We erupted in a loud shout, happy that atleast the bug had been found and temporarily resolved. I immediately called the Faculty Incharge informing him that the isaue had been fixed and students could start voting again. I requested him to increase the time to 3 and then immediately got back to work after the call. The battle had been won, but we still needed to win the war. We had a 10 minute window before this email exhausted and the OTPs stopped again.
We would've needed atleast 6 other emails to make the OTP service run till the end of elections. I frantically reached out to everyone involved with the project asking them to share their university account credentials. In the meanwhile we decided to write a simple script which randomly picked an account for sending the email, in order to distribute the load, again, directly in production. I know its risky, but that's what makes it fun.
During this time, the number of votes was gradually increasing which was reassuring because it denoted that our fix was working. Once we had multiple credentials and the script in place we did the required changes to our code and redeployed the server. It was around 2:15 then.
Luckily, everything went smoothly from here on.

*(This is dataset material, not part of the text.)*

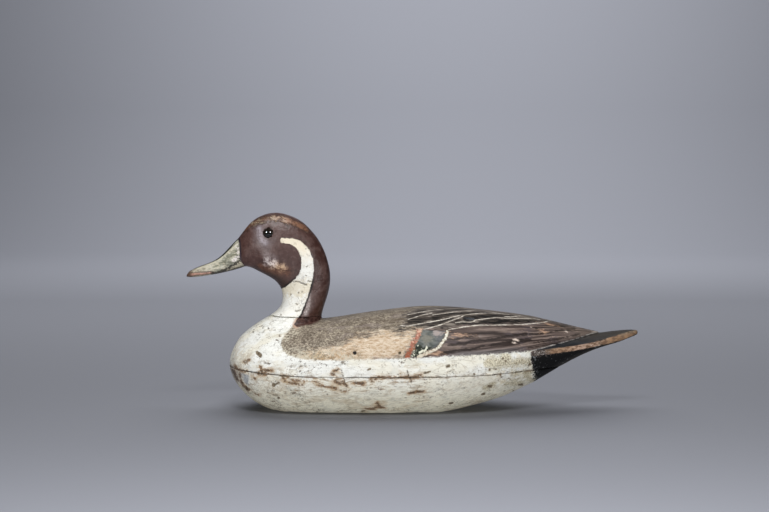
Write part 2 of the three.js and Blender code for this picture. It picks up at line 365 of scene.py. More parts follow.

We were continuosly monitoring the number of votes and our server resources to look for irregularities which never came. The number of users in the support meeting also gradually decreased. Finally at 3, 50% of the participants had voted, but we still decided to extend the time to 3:30 to allow everyone to vote.
We ended the elections at 3:30 and I felt a sense of accomplishment. Yes, it did not go as planned and Yes, it could have been much better, but I am happy with the fact that we were able to rise up to the occasion, Think calmly and come up with a working solution, all under immense stress. A huge shoutout to the amazing team.
So guys, test that feature out, even if you are very confident it'll work. You never know the 15 minute efforts can save you 15 hours of work later. Something will always go wrong. It always does. Because anything that can go wrong will.